When Consumerist reader Jan bought her 2014 Volkswagen Jetta Sportwagen with a “clean diesel” engine, the thought she was going to get great gas mileage and maybe help the environment. Sure, there was an emissions-related recall earlier this year, but she had that fixed at the dealership. Except, as she’s learning in the wake of the latest VW recall, her car is still in need of fixing.
Jan’s story is like that of about 472,000 consumers who also own VW and Audi vehicles that the Environmental Protection Agency says contain “defeat devices” that only turn on a vehicle’s full emissions control system when it’s being tested. So a car using this software might be producing more pollution than state and federal standards allow when it’s on the road.
What makes Jan’s story a little different is that back in April she was one of thousands of California residents to received a recall notice [PDF] from VW saying her car was in needed of an “emissions service action.”
“When I got the recall notice in April, I was a little suspicious,” Jan says. A friend of hers who received a similar notice was also concerned.
We now know this recall was an attempt by the carmaker to stave off federal regulators who were questioning discrepancies in lab tests and real world emission levels for the vehicles.
Like thousands of others presumably did, Jan took her car to the dealer [PDF] for the software upgrade.
“When I took it in at the dealer, they said they just had to update computers, so I didn’t think much of it,” she says of the fix administered in June.
Five days later she took it to be smog tested. California requires vehicles be tested every two years. It passed and she has a certificate of correction that says her car is in tip-top emissions shape.
But in the wake of the Sept. 18 EPA order recalling model year 2009 to 2015 Volkswagen Jetta, Beetle, Golf, and Audi A3, as well as model year 2014 to 2015 Volkswagen Passat sedans for violating the Clean Air Act, the question is now: Was Jan’s car really repaired?
Jan says she’s been told by other VW owners and in news reports that while the car company took the lead back in April, there are now questions whether or not that software update fixed anything.
“I am kind of suspicious – when I took it in in June and they did the update, does that mean they fixed the issue [of bypassing emissions tests] or did they do something else,” asks Jan. “Does that mean my car’s okay?”
In short: no.
Dave Clegern, a spokesperson with the California Air Resources Board, tells Consumerist that the April recall was part of a 2014 agreement between the manufacturer, the EPA and CARB to fix what VW deemed a “technical glitch.”

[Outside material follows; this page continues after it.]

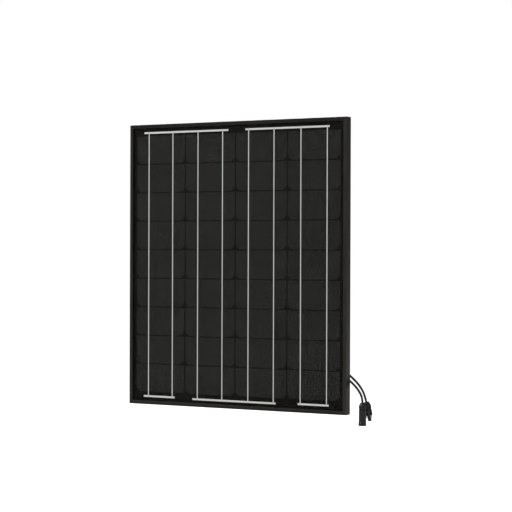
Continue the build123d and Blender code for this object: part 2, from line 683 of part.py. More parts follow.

The April recall was part of to fix what VW called a technical glitch.
“They told us it would fix the testing anomalies we found, but it did not,” he says.
For now, Clegern says consumers such as Jan should sit tight.
“At this point consumers don’t need to do anything. We’re meeting with VW to fully understand the scope and impact of what they’ve done,” he tells Consumerist. “They must then bring us a fix which is viable from an engineering standpoint. At that point we will tell them to go forward with a recall. When a consumer receives that letter, they should get the repair done.”
Of course, consumers such Jan who feel they were tricked into buying their car can file a complaint with the Federal Trade Commission, and may want to consider doing the same through their particular state’s attorney general’s office.
“You try to do something good, especially in California with the smog issue,” Jan says. “You try to walk softly on the earth, the thought of driving around in a gross polluter doesn’t make me very happy.”